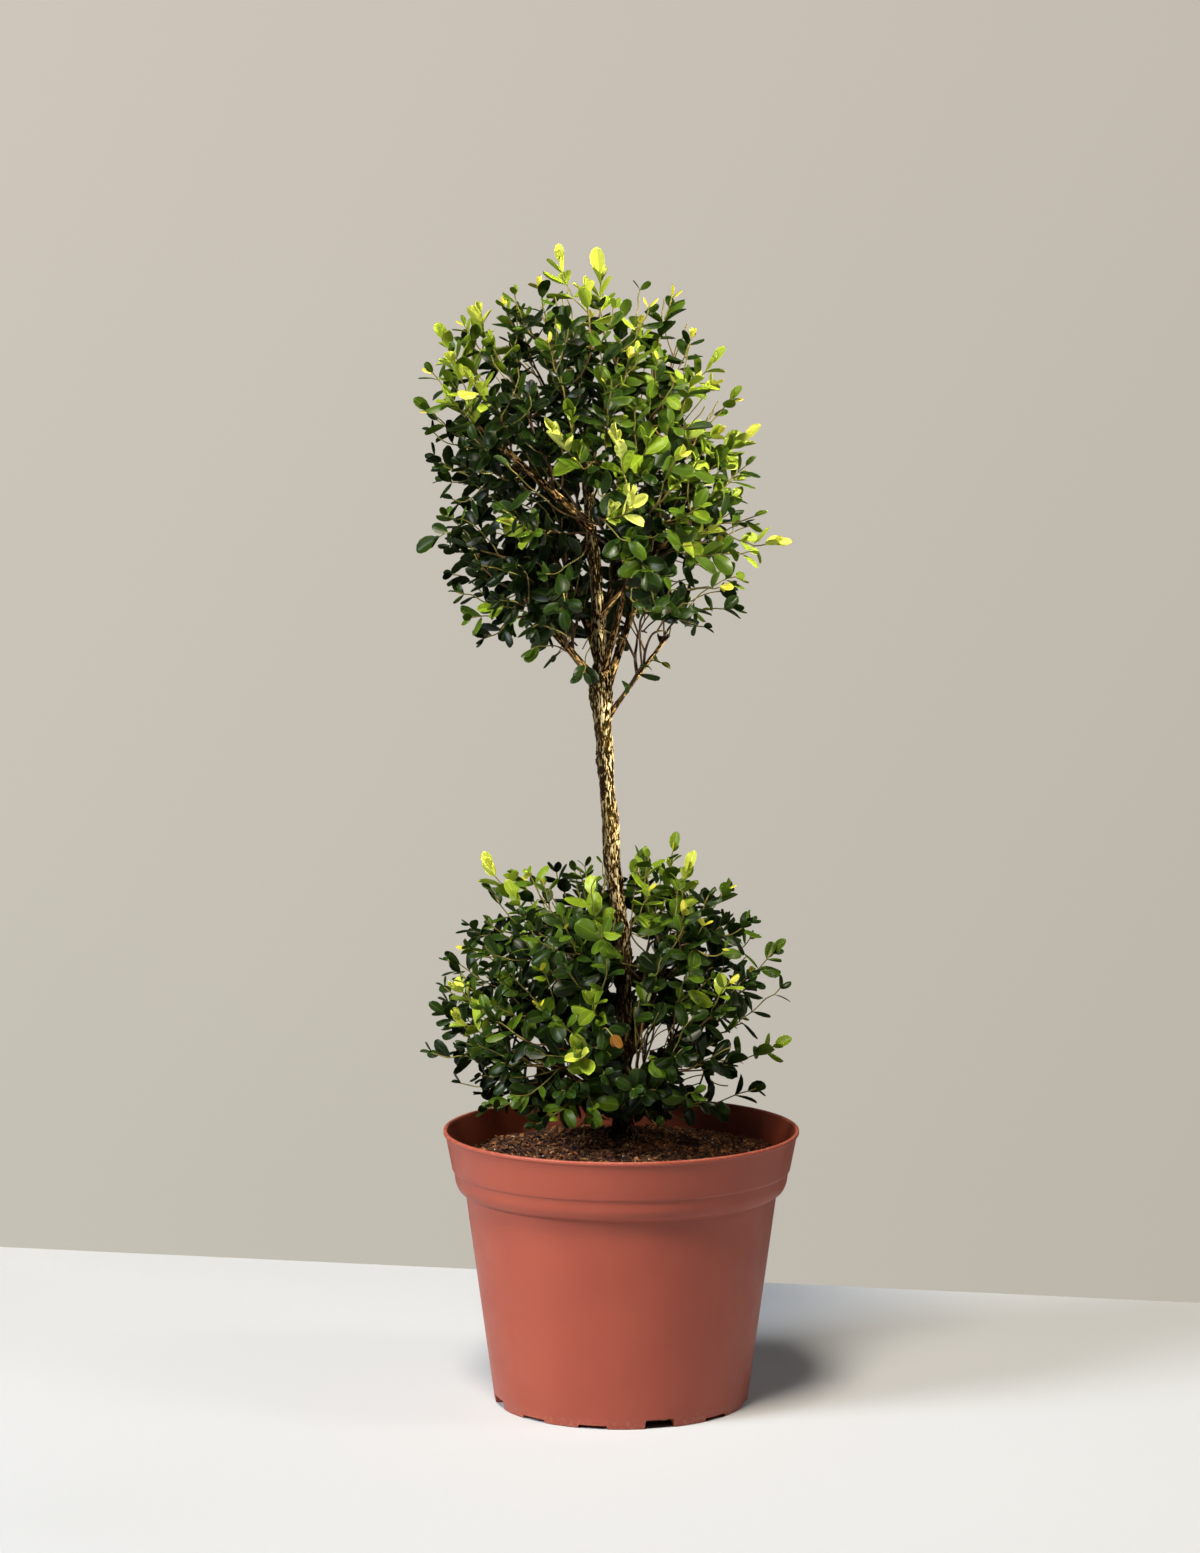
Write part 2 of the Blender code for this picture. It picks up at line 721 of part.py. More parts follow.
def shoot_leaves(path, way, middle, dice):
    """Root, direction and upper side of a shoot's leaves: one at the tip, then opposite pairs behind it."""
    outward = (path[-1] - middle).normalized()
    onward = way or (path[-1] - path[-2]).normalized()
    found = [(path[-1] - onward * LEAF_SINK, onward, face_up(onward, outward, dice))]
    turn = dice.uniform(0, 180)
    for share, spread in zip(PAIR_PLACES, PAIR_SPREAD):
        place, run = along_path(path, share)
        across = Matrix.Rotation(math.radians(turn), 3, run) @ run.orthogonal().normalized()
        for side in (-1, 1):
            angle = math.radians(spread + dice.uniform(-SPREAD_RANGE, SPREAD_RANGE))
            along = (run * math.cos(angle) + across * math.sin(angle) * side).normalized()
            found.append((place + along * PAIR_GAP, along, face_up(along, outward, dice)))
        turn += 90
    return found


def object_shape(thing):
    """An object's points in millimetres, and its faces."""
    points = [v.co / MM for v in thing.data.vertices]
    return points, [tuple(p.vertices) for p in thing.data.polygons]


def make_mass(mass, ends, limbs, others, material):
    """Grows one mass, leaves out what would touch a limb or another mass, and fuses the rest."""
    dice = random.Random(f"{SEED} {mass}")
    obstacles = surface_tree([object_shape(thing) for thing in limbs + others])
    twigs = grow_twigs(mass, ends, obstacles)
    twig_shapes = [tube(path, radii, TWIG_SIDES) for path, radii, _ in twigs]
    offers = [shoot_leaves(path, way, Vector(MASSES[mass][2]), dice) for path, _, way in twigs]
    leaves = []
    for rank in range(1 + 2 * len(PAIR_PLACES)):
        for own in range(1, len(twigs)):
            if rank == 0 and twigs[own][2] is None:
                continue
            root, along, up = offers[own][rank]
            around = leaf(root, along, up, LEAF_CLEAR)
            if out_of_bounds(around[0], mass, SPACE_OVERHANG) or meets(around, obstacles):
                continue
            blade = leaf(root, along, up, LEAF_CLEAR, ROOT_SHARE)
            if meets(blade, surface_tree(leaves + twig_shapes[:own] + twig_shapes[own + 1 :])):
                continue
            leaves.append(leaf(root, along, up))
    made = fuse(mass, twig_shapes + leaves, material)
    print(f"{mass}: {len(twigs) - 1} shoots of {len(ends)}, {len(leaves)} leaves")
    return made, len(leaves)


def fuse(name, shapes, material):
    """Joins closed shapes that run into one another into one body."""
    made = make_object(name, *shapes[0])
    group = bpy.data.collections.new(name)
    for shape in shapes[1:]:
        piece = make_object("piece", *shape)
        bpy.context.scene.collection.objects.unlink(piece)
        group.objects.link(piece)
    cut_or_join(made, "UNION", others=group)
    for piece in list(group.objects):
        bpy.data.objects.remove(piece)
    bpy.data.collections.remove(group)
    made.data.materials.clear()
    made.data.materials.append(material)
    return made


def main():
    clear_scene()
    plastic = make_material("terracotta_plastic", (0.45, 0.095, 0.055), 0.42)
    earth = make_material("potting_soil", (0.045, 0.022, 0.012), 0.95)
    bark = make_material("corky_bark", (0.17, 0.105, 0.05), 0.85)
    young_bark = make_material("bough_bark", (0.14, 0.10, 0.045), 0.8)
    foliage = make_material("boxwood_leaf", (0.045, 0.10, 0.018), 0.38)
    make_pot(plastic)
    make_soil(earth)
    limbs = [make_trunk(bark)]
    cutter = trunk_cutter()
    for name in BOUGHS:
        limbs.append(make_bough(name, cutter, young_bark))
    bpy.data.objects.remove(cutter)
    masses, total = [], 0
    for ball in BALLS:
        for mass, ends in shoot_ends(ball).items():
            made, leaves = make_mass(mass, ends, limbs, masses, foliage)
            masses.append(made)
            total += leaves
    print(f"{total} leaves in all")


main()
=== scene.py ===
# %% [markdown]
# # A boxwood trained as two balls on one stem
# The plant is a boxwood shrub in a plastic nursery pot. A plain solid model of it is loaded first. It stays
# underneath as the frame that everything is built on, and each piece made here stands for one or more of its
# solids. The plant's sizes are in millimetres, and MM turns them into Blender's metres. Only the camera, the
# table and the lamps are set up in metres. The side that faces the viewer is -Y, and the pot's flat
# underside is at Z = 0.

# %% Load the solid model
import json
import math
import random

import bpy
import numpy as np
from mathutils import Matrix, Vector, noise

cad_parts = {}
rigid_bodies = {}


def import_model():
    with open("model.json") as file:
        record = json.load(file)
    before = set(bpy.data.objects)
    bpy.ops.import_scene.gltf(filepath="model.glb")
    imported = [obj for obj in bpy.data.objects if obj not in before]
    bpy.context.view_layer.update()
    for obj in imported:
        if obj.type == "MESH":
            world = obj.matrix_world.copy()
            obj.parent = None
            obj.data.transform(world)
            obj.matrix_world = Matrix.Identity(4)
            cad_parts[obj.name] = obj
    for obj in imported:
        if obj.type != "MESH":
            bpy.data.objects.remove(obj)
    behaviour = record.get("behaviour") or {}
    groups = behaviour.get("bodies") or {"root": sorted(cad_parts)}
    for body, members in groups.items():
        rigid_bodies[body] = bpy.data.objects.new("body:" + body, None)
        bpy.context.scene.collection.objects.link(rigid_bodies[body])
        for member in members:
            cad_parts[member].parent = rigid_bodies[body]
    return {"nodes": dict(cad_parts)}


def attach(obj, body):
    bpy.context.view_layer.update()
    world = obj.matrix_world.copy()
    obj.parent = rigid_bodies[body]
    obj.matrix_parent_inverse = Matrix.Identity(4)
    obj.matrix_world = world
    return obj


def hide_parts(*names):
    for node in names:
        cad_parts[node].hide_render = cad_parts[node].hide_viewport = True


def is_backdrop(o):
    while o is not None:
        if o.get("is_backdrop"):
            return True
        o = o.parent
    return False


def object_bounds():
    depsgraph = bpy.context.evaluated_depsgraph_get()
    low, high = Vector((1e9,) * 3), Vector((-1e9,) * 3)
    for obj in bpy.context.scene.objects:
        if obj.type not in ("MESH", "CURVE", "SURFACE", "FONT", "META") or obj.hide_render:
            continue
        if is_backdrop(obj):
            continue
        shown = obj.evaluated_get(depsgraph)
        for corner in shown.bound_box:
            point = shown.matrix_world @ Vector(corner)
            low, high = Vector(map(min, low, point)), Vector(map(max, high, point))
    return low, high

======

Exact duplication is required for the lines above, from the line that contains "bpy.data.objects.remove(cutter)" to the line that contains "imported = [obj", inclusive; omit all others.

### RESULT OF THE EXERCISE
    bpy.data.objects.remove(cutter)
    masses, total = [], 0
    for ball in BALLS:
        for mass, ends in shoot_ends(ball).items():
            made, leaves = make_mass(mass, ends, limbs, masses, foliage)
            masses.append(made)
            total += leaves
    print(f"{total} leaves in all")


main()
=== scene.py ===
# %% [markdown]
# # A boxwood trained as two balls on one stem
# The plant is a boxwood shrub in a plastic nursery pot. A plain solid model of it is loaded first. It stays
# underneath as the frame that everything is built on, and each piece made here stands for one or more of its
# solids. The plant's sizes are in millimetres, and MM turns them into Blender's metres. Only the camera, the
# table and the lamps are set up in metres. The side that faces the viewer is -Y, and the pot's flat
# underside is at Z = 0.

# %% Load the solid model
import json
import math
import random

import bpy
import numpy as np
from mathutils import Matrix, Vector, noise

cad_parts = {}
rigid_bodies = {}


def import_model():
    with open("model.json") as file:
        record = json.load(file)
    before = set(bpy.data.objects)
    bpy.ops.import_scene.gltf(filepath="model.glb")
    imported = [obj for obj in bpy.data.objects if obj not in before]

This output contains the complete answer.